Digital fabrication of ribbed concrete shells using automated robotic concrete spraying

Abstract

Doubly-curved ribbed concrete shells are a materially efficient means of spanning large areas such as roofs and floors. However, the fabrication of such structures poses challenges in terms of formwork manufacturing as well as material deposition. This has led to their decline compared to more prismatic shapes such as flat slabs which can be manufactured more economically. This paper presents a novel fabrication process called Automated Robotic Concrete Spraying (ARCS) by which glass fibre reinforced concrete (GFRC) is sprayed onto a curved formwork to create thin shell components of variable thickness. The trajectory planning and generation algorithm developed and implemented in ARCS to create such components is presented. Two sets of prototype shells were fabricated: one which forms the segments of a larger structural floor demonstrator and another consisting of a single component with deep ribs on a thin shell. The sequencing used to generate the spray paths for each component is outlined, with each prototype using two different strategies to add ribs onto the fabricated shells. While the fabrication process has been used in conjunction with a pin-bed mould actuating flexible formwork to create the spraying surface, the trajectory planning approach is adaptable enough such that any formwork can be utilised.

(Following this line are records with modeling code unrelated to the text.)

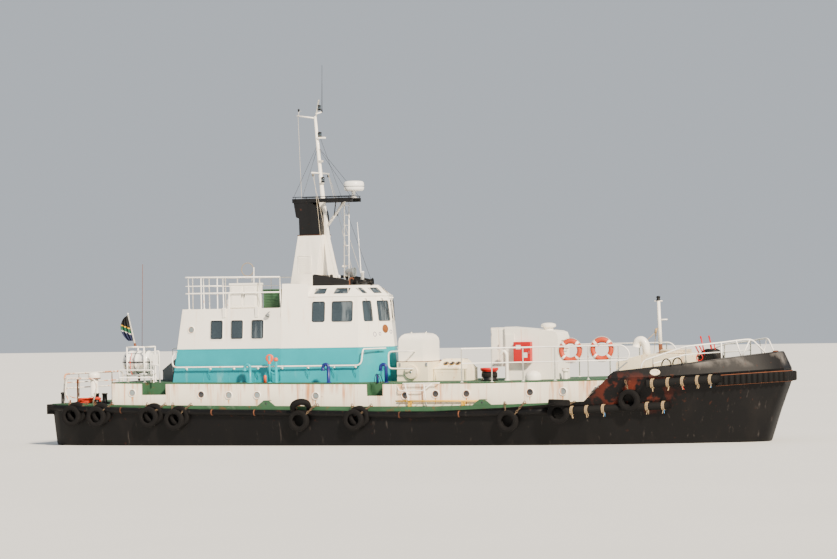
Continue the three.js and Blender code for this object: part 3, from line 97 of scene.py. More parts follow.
def addNode(tree, kind, inputs=None, **settings):
    made = tree.nodes.new(kind)
    for key, value in settings.items():
        setattr(made, key, value)
    for key, value in (inputs or {}).items():
        if isinstance(value, bpy.types.NodeSocket):
            tree.links.new(value, made.inputs[key])
        else:
            made.inputs[key].default_value = value
    return made


def mixTone(tree, factor, first, second):
    return addNode(tree, "ShaderNodeMix", {0: factor, 6: first, 7: second}, data_type="RGBA").outputs[2]


def between(tree, value, low, high):
    return addNode(tree, "ShaderNodeMapRange", {"Value": value, "From Min": low, "From Max": high}).outputs[0]


def times(tree, a, b):
    return addNode(tree, "ShaderNodeMath", {0: a, 1: b}, operation="MULTIPLY").outputs[0]


def noise(tree, where, scale, detail, rough=0.6):
    inputs = {"Vector": where, "Scale": scale, "Detail": detail, "Roughness": rough}
    return addNode(tree, "ShaderNodeTexNoise", inputs).outputs[0]


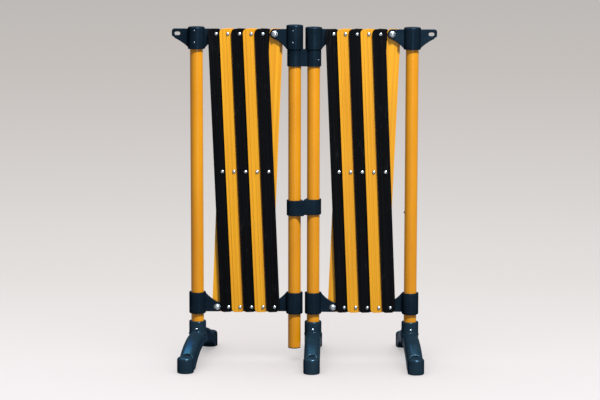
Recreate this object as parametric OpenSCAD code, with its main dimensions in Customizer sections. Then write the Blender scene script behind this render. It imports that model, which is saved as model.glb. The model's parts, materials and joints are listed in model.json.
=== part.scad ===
// Expanding lattice barrier: two scissor sections between four round posts.
// The origin is on the floor, midway between the two inner posts.
// +X runs to the right along the barrier, -Y faces the viewer and +Z is up.

/* [Posts] */
// Height of the caps on the posts with feet
overall_h = 1000; // [800:10:1200]
// Outside diameter of a post tube
tube_d = 38; // [34:1:42]
// Wall of a post tube
tube_wall = 1.5; // [1:0.1:3]
// Distance between the two inner post axes
inner_spacing = 56; // [53:1:70]
// Height of the open end of the post that has no foot
hanging_post_z = 36; // [20:1:45]

/* [Lattice] */
// Number of crosses in one section
crosses = 5; // [3:1:5]
// Distance between the end pivots of a slat
slat_span = 820; // [600:10:900]
// Distance between neighbouring pivots when folded
folded_pitch = 34.5; // [33.5:0.5:40]
// Gap between the front and the back layer of slats
layer_gap = 1.6; // [1.6:0.1:3]
// Length of a slat beyond its end pivots
slat_end = 15; // [12:1:18]
// Radius of a slat's corners
slat_corner_r = 11; // [3:1:12]

/* [Slat profile] */
// Thickness of a slat
slat_t = 10; // [8:0.5:12]
// Wall of the hollow part of a slat
slat_wall = 1.8; // [1.2:0.1:2.5]
// Width of the hollow part on the wide side of the pivot line
body_wide = 16.5; // [12:0.5:16.5]
// Width of the hollow part on the narrow side of the pivot line
body_narrow = 6.5; // [6:0.5:8]
// Width of the lip on the wide side
lip_wide = 8; // [4:0.5:8]
// Width of the lip on the narrow side
lip_narrow = 8.5; // [4:0.5:8.5]
// Thickness of both lips
lip_t = 3.5; // [2:0.5:3.5]

/* [Brackets and collars] */
// Outside diameter of a bracket or collar sleeve
sleeve_d = 50; // [46:1:52]
// Length of a sleeve
sleeve_h = 65; // [50:1:80]
// Height of a top sleeve's cap above its pivot
cap_rise = 20; // [18:1:24]
// Distance from the post axis to the arm's pivot
arm_reach = 59; // [58:1:70]
// Radius of the arm's end, and height of its straight edge
arm_end_r = 14.5; // [12:0.5:14.5]
// Extra height of the cap on the post without a foot
hanging_cap_extra = 6; // [0:0.5:10]
// Thickness of the arm and the tab
arm_t = 6; // [4:0.5:6.5]
// Distance from the post axis to the centre of the linking slot
slot_reach = 56; // [52:0.5:62]
// Length of the linking slot
slot_len = 17; // [14:1:22]
// Width of the linking slot
slot_w = 10.5; // [8:0.5:12]
// Diametral clearance of a collar on its post
collar_play = 1; // [0.5:0.1:1.5]

/* [Fasteners] */
// Diameter of a lattice rivet
rivet_d = 6; // [5:0.5:6]
// Diameter of a rivet's domed head
rivet_head_d = 11; // [8:0.5:11]
// Height of a rivet's domed head
rivet_head_h = 3.6; // [1.5:0.1:4]
// Diameter of the end bolts
bolt_d = 10; // [8:1:10]
// Width across the flats of the bolt head and nut
bolt_flats = 15.6; // [13:0.1:16]
// Diameter of the bolt washers
bolt_washer_d = 18.4; // [16:0.2:18.4]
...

Combined with the output speed of material deposition, ARCS offers the potential to enable mass production and customisation of doubly-curved ribbed structural concrete shells of variable thickness as an industrial process at an architectural scale. • A new fabrication process to create curved concrete shells with ribs is presented. • A robotic trajectory planning algorithm leveraging isolines of geodesics was formulated. • Two sets of ribbed concrete shell prototypes were fabricated using the process developed. • The high throughput of the fabrication process lends itself to offsite mass production.